- Data section
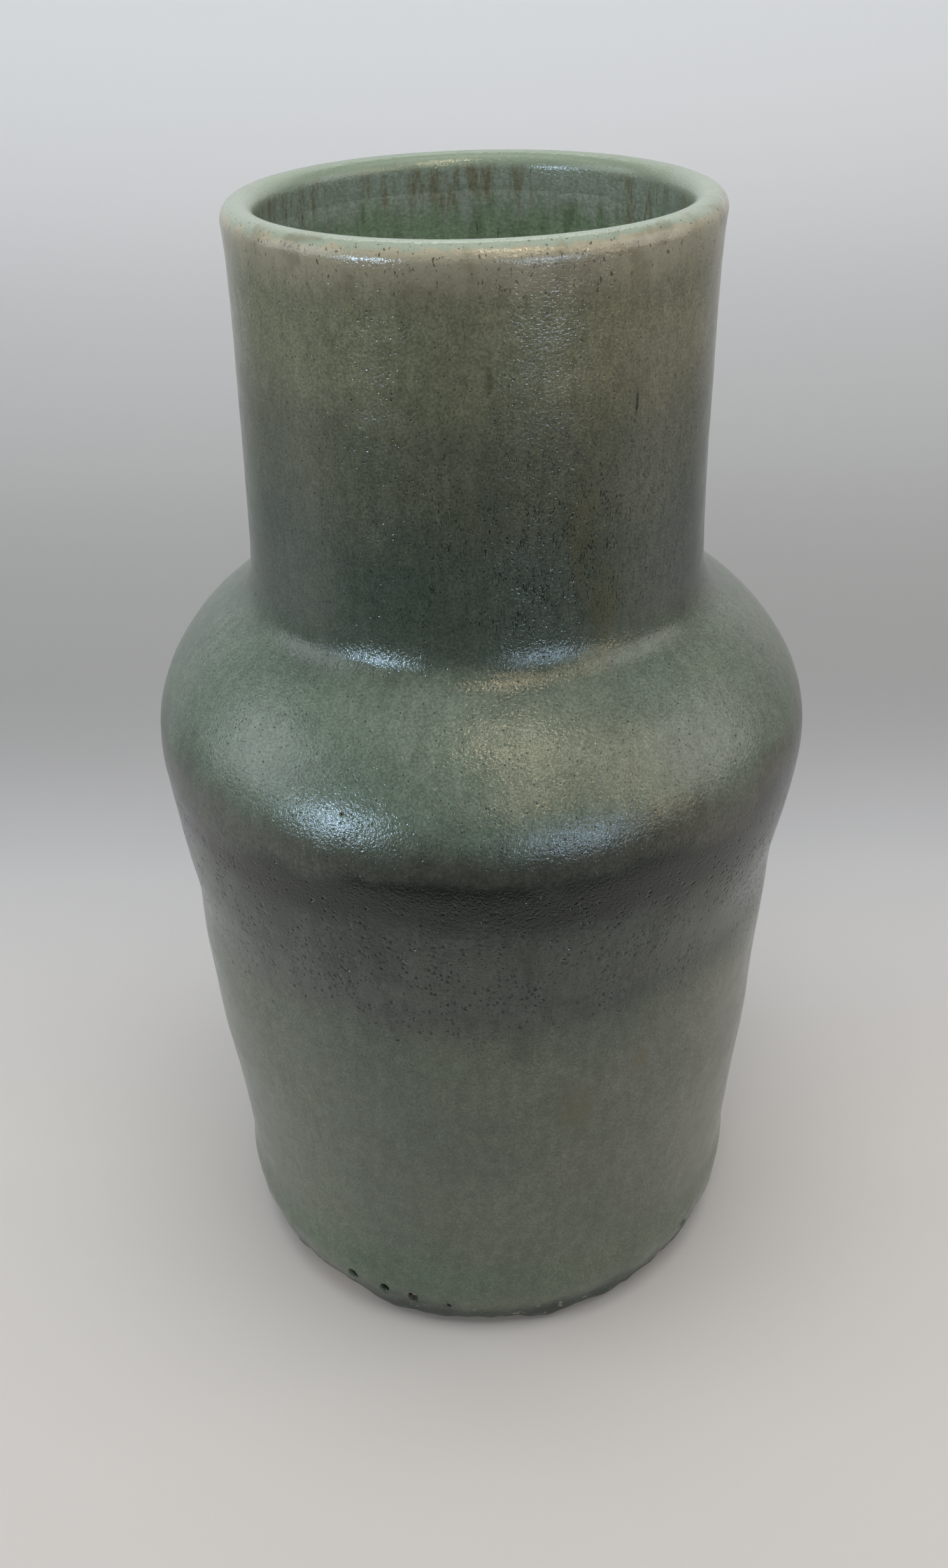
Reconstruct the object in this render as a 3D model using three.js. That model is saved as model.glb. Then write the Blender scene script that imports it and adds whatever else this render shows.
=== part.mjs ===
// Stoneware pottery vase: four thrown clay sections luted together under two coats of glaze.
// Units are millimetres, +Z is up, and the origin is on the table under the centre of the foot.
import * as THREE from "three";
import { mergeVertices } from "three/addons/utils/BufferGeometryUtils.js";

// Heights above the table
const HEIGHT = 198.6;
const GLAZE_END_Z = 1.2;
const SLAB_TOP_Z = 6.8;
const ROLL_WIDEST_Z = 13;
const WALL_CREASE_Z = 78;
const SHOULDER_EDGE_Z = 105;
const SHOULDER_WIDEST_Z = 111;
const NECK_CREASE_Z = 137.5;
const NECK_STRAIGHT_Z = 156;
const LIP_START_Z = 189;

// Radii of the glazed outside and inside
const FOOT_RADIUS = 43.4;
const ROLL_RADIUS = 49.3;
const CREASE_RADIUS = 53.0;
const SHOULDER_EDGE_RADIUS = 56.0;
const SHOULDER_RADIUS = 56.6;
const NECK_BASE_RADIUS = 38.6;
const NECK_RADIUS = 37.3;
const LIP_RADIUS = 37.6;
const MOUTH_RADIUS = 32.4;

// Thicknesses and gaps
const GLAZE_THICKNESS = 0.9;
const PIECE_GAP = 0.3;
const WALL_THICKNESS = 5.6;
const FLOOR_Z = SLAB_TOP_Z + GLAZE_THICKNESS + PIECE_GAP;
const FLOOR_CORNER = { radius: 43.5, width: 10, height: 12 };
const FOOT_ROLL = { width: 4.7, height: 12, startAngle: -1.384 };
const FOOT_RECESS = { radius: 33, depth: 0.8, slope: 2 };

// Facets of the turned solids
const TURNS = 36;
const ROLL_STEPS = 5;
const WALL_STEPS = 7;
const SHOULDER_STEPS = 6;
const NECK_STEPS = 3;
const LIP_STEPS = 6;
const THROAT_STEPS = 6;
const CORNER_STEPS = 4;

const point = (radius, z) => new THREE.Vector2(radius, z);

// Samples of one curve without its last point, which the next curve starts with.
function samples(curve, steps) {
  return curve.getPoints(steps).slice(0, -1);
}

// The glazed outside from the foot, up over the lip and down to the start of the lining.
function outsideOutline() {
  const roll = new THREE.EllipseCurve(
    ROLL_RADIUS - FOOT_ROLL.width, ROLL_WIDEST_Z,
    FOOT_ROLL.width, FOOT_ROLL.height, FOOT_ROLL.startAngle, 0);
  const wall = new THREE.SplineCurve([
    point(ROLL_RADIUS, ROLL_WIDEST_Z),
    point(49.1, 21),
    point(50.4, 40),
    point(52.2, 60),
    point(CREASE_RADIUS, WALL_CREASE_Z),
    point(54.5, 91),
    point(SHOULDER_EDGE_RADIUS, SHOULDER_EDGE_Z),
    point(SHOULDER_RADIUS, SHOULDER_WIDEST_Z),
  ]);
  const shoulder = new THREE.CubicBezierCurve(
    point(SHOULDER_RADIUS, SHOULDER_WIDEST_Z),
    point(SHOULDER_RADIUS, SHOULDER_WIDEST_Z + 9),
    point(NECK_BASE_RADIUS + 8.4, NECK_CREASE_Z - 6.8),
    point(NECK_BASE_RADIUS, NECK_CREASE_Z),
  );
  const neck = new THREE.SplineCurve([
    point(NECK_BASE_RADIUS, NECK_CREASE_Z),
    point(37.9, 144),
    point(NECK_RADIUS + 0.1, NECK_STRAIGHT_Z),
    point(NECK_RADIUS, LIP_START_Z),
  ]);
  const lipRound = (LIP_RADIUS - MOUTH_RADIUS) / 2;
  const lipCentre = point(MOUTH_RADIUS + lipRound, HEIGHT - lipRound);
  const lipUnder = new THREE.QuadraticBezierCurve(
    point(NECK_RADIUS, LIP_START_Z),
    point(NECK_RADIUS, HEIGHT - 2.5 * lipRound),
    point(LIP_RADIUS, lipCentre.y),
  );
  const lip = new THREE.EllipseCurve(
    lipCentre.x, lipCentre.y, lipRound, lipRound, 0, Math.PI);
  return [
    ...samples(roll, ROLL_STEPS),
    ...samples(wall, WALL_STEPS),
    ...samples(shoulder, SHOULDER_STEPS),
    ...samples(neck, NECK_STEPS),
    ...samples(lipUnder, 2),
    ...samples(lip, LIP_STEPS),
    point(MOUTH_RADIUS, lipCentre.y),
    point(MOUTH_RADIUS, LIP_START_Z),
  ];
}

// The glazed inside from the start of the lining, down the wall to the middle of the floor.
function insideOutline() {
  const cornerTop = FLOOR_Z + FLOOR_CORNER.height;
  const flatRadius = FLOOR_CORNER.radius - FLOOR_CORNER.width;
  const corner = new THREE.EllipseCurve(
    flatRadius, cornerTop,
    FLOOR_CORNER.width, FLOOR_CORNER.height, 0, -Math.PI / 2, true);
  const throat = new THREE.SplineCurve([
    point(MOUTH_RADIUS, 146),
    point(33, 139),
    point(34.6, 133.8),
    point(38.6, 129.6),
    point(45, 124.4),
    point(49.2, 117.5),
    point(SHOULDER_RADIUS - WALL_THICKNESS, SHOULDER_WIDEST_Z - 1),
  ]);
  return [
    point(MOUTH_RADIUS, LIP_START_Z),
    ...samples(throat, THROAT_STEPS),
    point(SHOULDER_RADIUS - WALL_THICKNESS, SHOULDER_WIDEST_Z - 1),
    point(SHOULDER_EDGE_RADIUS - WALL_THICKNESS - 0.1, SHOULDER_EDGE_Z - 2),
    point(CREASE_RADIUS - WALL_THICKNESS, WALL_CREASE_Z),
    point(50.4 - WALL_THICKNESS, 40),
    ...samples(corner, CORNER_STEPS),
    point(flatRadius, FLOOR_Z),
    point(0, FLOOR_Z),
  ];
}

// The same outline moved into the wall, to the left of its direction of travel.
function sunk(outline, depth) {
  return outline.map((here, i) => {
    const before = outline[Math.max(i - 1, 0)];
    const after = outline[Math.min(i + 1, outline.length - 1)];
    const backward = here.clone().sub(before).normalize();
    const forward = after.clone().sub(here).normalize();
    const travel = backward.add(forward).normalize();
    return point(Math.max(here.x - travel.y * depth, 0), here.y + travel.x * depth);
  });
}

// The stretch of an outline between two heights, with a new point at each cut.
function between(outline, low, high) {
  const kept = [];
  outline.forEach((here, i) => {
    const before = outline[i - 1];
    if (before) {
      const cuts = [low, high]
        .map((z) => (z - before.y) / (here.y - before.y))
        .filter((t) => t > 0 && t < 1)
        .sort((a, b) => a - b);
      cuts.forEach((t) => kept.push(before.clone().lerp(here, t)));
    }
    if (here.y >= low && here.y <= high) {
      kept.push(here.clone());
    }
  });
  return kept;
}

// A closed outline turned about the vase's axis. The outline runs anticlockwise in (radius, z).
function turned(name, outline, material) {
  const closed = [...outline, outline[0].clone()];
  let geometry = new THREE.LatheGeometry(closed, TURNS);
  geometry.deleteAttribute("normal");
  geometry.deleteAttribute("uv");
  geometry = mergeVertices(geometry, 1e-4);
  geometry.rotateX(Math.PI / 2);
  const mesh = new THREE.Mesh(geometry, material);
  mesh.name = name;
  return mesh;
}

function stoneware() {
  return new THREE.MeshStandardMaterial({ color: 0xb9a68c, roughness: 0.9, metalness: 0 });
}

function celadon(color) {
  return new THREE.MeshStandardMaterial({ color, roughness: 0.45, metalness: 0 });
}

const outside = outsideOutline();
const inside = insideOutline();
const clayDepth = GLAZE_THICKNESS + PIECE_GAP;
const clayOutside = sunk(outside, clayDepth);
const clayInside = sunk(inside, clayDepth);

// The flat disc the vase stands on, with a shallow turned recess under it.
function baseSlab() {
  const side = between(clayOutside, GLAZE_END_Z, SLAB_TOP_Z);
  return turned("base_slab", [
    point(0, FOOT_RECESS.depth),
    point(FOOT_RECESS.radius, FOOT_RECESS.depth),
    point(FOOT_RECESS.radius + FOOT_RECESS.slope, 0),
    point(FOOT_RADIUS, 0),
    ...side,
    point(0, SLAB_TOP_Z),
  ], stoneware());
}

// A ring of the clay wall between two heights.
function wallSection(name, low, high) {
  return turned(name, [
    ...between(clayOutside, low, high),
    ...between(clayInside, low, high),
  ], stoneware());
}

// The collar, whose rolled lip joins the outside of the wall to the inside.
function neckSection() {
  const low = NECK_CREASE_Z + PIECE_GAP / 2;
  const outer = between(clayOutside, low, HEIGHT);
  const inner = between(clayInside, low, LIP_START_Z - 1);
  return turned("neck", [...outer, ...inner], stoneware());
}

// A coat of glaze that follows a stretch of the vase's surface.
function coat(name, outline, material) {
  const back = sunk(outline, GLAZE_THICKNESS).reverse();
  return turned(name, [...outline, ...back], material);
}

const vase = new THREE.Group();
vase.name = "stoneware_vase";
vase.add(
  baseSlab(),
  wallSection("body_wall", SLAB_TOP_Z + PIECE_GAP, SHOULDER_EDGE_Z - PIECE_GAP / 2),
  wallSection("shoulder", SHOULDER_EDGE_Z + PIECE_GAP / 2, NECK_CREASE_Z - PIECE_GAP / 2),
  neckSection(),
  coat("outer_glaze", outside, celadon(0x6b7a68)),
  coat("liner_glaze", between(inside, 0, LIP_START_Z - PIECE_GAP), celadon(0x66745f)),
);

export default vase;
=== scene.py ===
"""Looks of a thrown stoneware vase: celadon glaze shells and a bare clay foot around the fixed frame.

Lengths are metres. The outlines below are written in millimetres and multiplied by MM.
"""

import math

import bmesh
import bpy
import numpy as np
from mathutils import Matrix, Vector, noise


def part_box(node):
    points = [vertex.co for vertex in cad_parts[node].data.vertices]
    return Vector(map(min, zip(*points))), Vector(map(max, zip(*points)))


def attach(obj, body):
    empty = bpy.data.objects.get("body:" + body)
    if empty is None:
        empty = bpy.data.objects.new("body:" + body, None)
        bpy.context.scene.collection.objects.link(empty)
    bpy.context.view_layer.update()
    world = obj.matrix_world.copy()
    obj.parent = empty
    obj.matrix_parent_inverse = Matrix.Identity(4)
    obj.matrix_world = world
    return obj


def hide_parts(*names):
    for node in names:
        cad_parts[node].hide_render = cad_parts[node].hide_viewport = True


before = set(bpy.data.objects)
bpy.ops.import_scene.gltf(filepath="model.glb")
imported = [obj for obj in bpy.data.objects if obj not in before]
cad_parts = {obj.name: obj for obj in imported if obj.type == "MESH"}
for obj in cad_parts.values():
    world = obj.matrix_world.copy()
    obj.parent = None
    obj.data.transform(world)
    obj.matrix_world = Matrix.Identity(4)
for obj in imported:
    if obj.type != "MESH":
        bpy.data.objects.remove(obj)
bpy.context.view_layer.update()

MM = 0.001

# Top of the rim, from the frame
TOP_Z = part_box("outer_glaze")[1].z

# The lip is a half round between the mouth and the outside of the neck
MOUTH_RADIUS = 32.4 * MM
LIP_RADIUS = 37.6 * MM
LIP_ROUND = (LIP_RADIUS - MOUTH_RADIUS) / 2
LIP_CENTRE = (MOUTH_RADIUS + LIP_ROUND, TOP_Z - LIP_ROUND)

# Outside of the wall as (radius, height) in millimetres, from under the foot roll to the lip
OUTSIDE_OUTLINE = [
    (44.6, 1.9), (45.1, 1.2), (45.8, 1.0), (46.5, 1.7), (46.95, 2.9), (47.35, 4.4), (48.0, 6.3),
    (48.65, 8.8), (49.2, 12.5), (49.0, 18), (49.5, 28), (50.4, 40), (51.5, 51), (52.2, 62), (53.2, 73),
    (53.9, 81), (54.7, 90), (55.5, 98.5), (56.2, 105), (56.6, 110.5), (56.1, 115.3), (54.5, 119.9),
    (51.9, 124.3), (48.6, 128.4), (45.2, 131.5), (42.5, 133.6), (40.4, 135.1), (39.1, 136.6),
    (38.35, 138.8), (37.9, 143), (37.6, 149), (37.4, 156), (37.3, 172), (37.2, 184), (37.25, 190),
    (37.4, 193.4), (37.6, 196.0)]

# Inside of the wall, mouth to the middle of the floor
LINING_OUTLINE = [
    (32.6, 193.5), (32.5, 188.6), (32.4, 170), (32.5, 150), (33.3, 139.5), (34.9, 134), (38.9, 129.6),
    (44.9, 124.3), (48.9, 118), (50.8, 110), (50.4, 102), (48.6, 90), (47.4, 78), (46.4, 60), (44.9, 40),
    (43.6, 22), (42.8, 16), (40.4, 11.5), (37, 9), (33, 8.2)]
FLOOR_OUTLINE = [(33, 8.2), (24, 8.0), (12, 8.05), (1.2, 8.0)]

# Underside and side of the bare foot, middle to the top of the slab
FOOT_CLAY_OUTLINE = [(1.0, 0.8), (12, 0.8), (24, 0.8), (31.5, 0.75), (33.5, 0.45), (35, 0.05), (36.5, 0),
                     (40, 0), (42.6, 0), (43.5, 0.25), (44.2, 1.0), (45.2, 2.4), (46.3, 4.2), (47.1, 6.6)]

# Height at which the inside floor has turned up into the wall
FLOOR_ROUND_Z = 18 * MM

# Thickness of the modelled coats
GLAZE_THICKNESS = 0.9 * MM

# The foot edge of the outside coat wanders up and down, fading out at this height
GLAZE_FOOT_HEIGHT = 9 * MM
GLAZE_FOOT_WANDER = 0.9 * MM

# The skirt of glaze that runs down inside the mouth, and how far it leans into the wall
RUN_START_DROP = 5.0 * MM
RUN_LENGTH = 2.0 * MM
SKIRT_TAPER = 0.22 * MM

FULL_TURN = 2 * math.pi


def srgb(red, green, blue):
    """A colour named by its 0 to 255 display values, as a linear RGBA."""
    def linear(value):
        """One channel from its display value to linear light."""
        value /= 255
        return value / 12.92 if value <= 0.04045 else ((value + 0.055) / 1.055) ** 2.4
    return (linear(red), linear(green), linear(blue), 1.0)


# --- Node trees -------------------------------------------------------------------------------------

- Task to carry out
Write out exactly the lines running from the line containing "const vase = new THREE.Group();" to the line containing "points = [vertex.co", with both of those lines included.

- Output for this task
const vase = new THREE.Group();
vase.name = "stoneware_vase";
vase.add(
  baseSlab(),
  wallSection("body_wall", SLAB_TOP_Z + PIECE_GAP, SHOULDER_EDGE_Z - PIECE_GAP / 2),
  wallSection("shoulder", SHOULDER_EDGE_Z + PIECE_GAP / 2, NECK_CREASE_Z - PIECE_GAP / 2),
  neckSection(),
  coat("outer_glaze", outside, celadon(0x6b7a68)),
  coat("liner_glaze", between(inside, 0, LIP_START_Z - PIECE_GAP), celadon(0x66745f)),
);

export default vase;
=== scene.py ===
"""Looks of a thrown stoneware vase: celadon glaze shells and a bare clay foot around the fixed frame.

Lengths are metres. The outlines below are written in millimetres and multiplied by MM.
"""

import math

import bmesh
import bpy
import numpy as np
from mathutils import Matrix, Vector, noise


def part_box(node):
    points = [vertex.co for vertex in cad_parts[node].data.vertices]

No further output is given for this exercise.